Showing posts with label bud cort. Show all posts
Showing posts with label bud cort. Show all posts

Tuesday, July 30, 2013

Harold and Maude (1971)



          Today, Harold and Maude is so widely regarded as one of the quintessential New Hollywood films that it’s surprising to learn the movie didn’t have an easy path to immortality—especially since the early life of the project seemed charmed. Writer and co-producer Colin Higgins developed the project during his graduate studies at UCLA’s film school and won a major prize for the script. Then, while working as a pool cleaner in L.A. to stay solvent, Higgins met the film’s other producer, Mildred Lewis. The pair tried to set up the project with Higgins directing, but Paramount nixed that plan and hired editor-turned-filmmaker Hal Ashby. Good move. In addition to hitting just the right mix of satire and sweetness, Ashby shot the picture on such a modest budget that the story reached theaters with its darkness and humanism intact.
          Yet Harold and Maude did not catch on during its original release; rather, it took years of home-video exhibition, theatrical reissues, and TV broadcasts for the movie to find its well-deserved status as a minor classic. That said, it’s not difficult to see why the film alienates as many people as it enchants. The premise is perverse, the humor is morbid, and the May-December romance at the heart of the story skirts the limits of good taste. After all, the actors playing the lovers in the movie’s title—Bud Cort (Harold) and Ruth Gordon (Maude)—were in their 20s and 70s, respectively, at the time of filming.
          Higgins’ bold script begins by introducing Harold Chasen, a rich kid so bored with the trappings of everyday life that he spends most of his energy staging outrageous suicide scenes for the kinky thrill of shocking his mother, Mrs. Chasen (Vivian Pickles). Since Harold never actually kills himself, however, it’s unclear whether his activities represent a genuine cry for help or just bizarre frivolity. Undaunted, Mrs. Chasen tries to match Harold with various potential brides, but Harold’s eerie theatrics spook all of them. Meanwhile, Harold amuses himself by visiting funerals, which brings him into contact with Maude Chardin, who also digs watching final farewells to the deceased. Maude is as free and open as Harold is repressed and quiet, so as they spend time together, Maude teaches Harold surprising lessons about making the most of every day; she’s also the only person who encourages Harold to embrace his oddness.
          The evolution of this relationship involves a series of touching revelations and surprises that won’t be spoiled here, but suffice to say that Harold and Maude has boundless integrity—the film is never less than true to its offbeat self, which is, of course, why the picture has become a source of inspiration for generations of independent-minded filmmakers. Each of the major elements in the movie approaches a kind of poetry, from Cort’s hangdog quirkiness to Gordon’s ebullient outrageousness, while Ashby consistently handles the material with sensitivity and style.
          The storytelling is a bit on the schematic side, and some of Harold’s suicide scenes are absurdly grandiose, but the soul of this movie is so utterly unique that expecting it to meet normal expectations is foolhardy. Especially with the jubilant soundtrack of Cat Stevens songs giving the piece a gentle heartbeat, Harold and Maude easily ranks among the most unconventional love stories ever filmed. It is also, not unimportantly, a perfect snapshot of the historical moment when mainstream Hollywood studios let young filmmakers run wild so long as they kept costs low. Harold and Maude isn’t perfect, but learning to accept the imperfections of life—no matter how horrific they might be—is a key component of the picture’s inspirational theme.
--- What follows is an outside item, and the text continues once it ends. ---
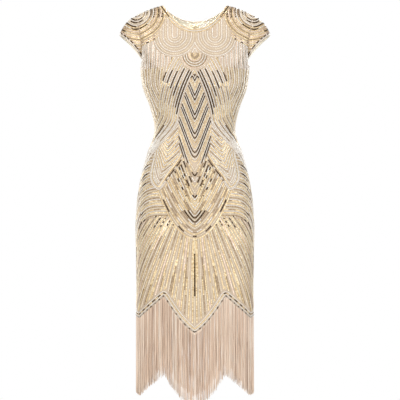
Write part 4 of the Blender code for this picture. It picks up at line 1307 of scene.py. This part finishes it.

Harold and Maude: RIGHT ON

Wednesday, August 29, 2012

Brewster McCloud (1970)



          Arguably Robert Altman’s strangest movie—a high standard, given his eccentric career—Brewster McCloud hit theaters shortly after the idiosyncratic filmmaker scored a major hit with M*A*S*H, but this picture was far too bizarre to enjoy the broad acceptance of its predecessor. In fact, Brewster McCloud shuns narrative conventions so capriciously that it seems likely Altman took taken perverse pleasure in confounding viewers. Consider the willfully weird storyline: Nerdy young man Brewster McCloud (Bud Cort) lives illegally in a workroom beneath the Houston Astrodome, and he passes his days studying avian physiology while building a pair of mechanical wings so he can eventually fly away to some unknown location.
          Three women in his life accentuate the peculiarity of Brewster’s existence. Hope (Jennifer Salt) is a groupie who visits Brewster’s lair and climaxes while watching him exercise; Suzanne (Shelley Duvall, in her first movie) is a spaced-out Astrodome tour guide who becomes Brewster’s accomplice and lover; and Louise (Sally Kellerman), who might or might not be a real person, is Brewster’s guardian angel, subverting everyone who tries to impede Brewster’s progress.
          This being an Altman film, the story also involves about a dozen other significant characters. For instance, there’s Abraham Wright (Stacy Keach), a wheelchair-bound geezer who makes his money charging merciless rents to seniors at rest homes, and Frank Shaft (Michael Murphy), a supercop investigating a series of murders that may or may not have been committed by Brewster and/or Louise. (Each of the victims is marked by bird defecation on the face.) Among the film’s other threads is a recurring vignette featuring The Lecturer (Rene Auberjonois), a weird professor/scientist who speaks directly to the audience about bird behavior while slowly transforming into a bird.
          Although it’s more of a comedy than anything else, Brewster McCloud incorporates tropes from coming-of-age dramas, police thrillers, and romantic tragedies, and the whole thing is presented in Altman’s signature style of seemingly dissociated vignettes fused by ironic cross-cutting and overlapping soundtrack elements. This is auteur filmmaking at its most extreme, with a director treating his style like a narrative component—and yet at the same time, Brewster McCloud is so irreverently lowbrow that Kellerman’s character drives a car with the vanity license plate “BRD SHT.” Similarly, Salt’s character expresses an orgasm by repeatedly pumping a mustard dispenser so condiments squirt onto a table.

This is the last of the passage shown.